EXERCISE REQUIREMENTS:
Reproduce all of the data exactly, with no line skipped.

===== DATA EXTRACT

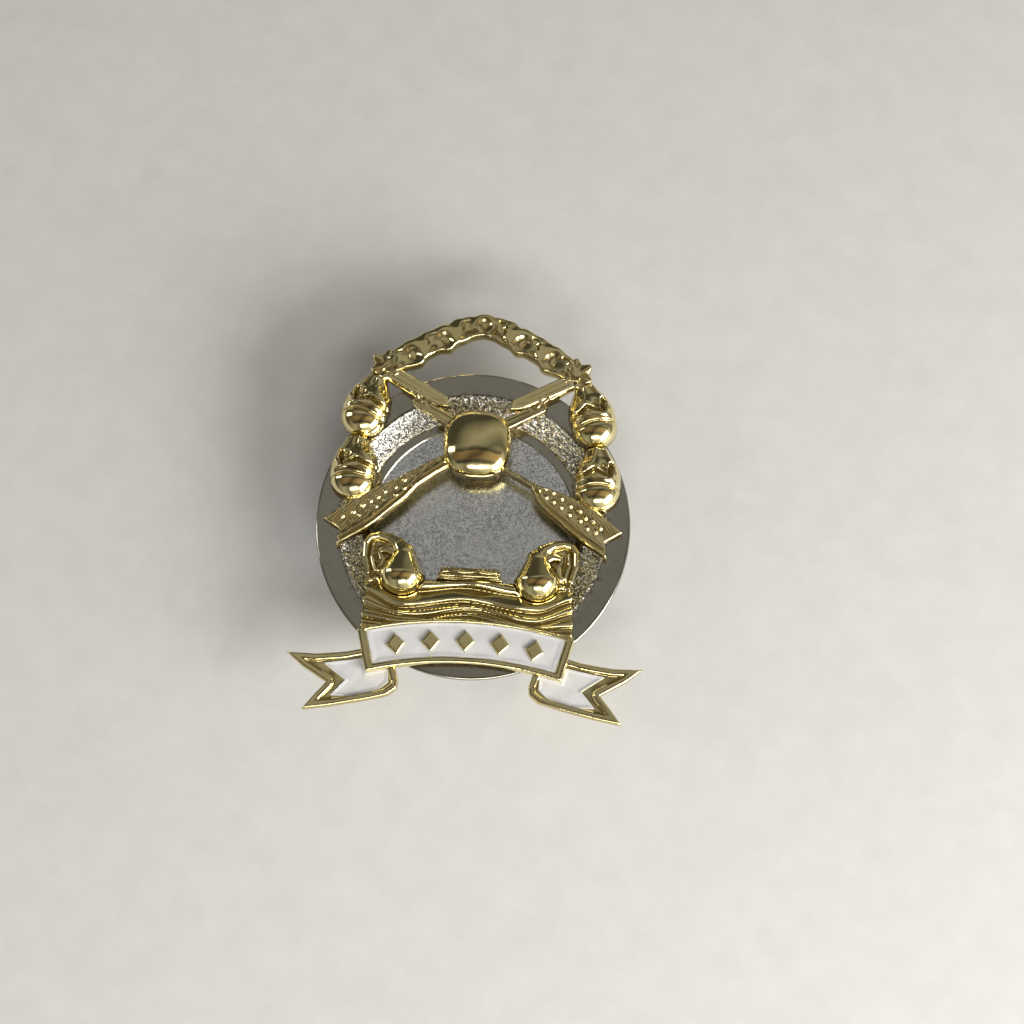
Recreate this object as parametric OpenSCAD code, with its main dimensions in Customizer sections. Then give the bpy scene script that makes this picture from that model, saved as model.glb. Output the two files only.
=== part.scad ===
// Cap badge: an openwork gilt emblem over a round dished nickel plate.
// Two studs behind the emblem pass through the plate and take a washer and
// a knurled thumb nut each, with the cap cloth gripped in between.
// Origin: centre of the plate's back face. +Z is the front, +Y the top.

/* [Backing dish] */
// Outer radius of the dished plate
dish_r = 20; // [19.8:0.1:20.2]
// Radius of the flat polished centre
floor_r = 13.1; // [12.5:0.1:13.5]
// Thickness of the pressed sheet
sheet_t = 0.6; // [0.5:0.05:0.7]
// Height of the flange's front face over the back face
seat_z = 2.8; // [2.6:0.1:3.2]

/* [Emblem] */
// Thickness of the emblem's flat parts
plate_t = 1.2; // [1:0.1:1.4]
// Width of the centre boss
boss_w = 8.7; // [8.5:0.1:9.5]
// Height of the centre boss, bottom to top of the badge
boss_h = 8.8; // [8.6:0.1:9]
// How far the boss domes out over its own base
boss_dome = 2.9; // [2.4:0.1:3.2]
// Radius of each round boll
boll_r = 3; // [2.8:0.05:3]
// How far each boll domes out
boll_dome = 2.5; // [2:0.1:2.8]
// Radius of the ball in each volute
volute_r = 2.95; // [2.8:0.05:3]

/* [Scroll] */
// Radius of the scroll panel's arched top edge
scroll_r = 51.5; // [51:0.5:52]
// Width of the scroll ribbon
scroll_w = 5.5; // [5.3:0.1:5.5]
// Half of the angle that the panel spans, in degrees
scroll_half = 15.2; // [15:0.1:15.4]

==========

TASK RESULT:
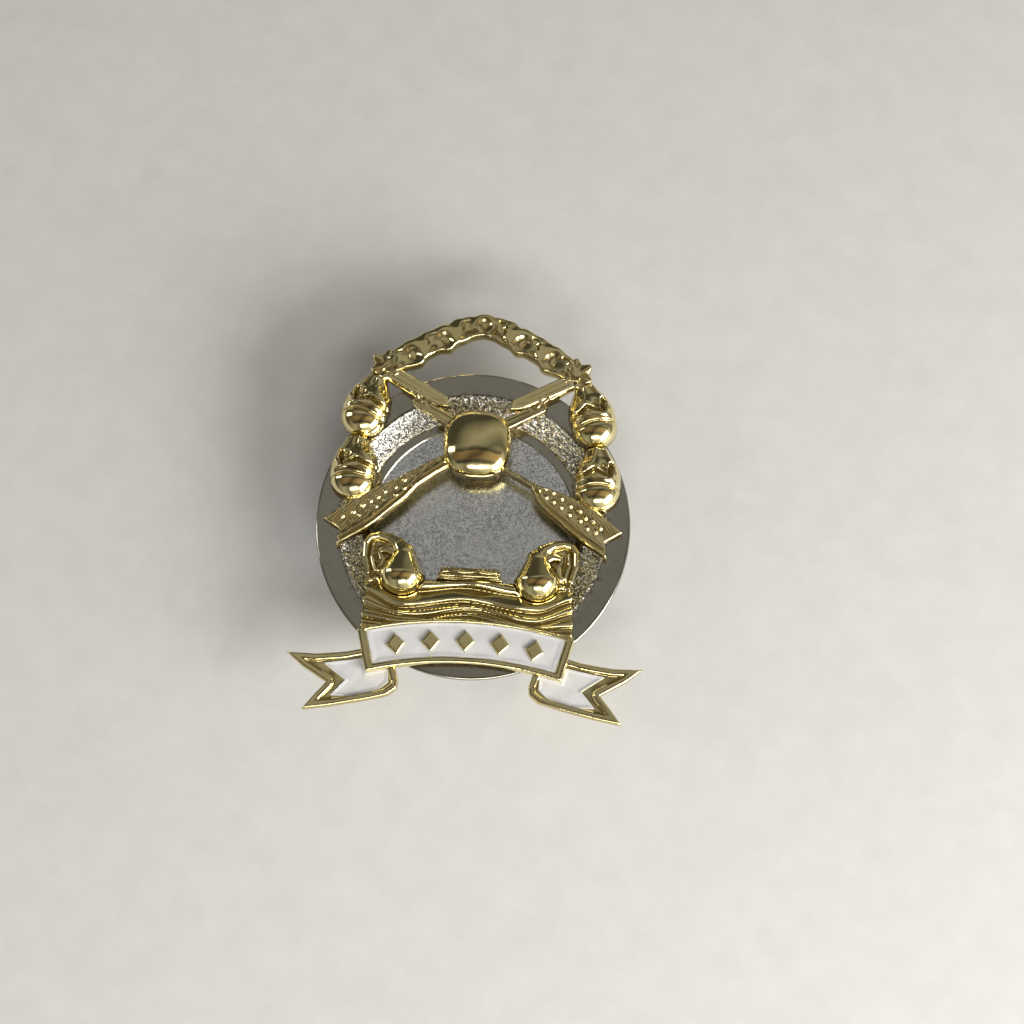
Recreate this object as parametric OpenSCAD code, with its main dimensions in Customizer sections. Then give the bpy scene script that makes this picture from that model, saved as model.glb. Output the two files only.
=== part.scad ===
// Cap badge: an openwork gilt emblem over a round dished nickel plate.
// Two studs behind the emblem pass through the plate and take a washer and
// a knurled thumb nut each, with the cap cloth gripped in between.
// Origin: centre of the plate's back face. +Z is the front, +Y the top.

/* [Backing dish] */
// Outer radius of the dished plate
dish_r = 20; // [19.8:0.1:20.2]
// Radius of the flat polished centre
floor_r = 13.1; // [12.5:0.1:13.5]
// Thickness of the pressed sheet
sheet_t = 0.6; // [0.5:0.05:0.7]
// Height of the flange's front face over the back face
seat_z = 2.8; // [2.6:0.1:3.2]

/* [Emblem] */
// Thickness of the emblem's flat parts
plate_t = 1.2; // [1:0.1:1.4]
// Width of the centre boss
boss_w = 8.7; // [8.5:0.1:9.5]
// Height of the centre boss, bottom to top of the badge
boss_h = 8.8; // [8.6:0.1:9]
// How far the boss domes out over its own base
boss_dome = 2.9; // [2.4:0.1:3.2]
// Radius of each round boll
boll_r = 3; // [2.8:0.05:3]
// How far each boll domes out
boll_dome = 2.5; // [2:0.1:2.8]
// Radius of the ball in each volute
volute_r = 2.95; // [2.8:0.05:3]

/* [Scroll] */
// Radius of the scroll panel's arched top edge
scroll_r = 51.5; // [51:0.5:52]
// Width of the scroll ribbon
scroll_w = 5.5; // [5.3:0.1:5.5]
// Half of the angle that the panel spans, in degrees
scroll_half = 15.2; // [15:0.1:15.4]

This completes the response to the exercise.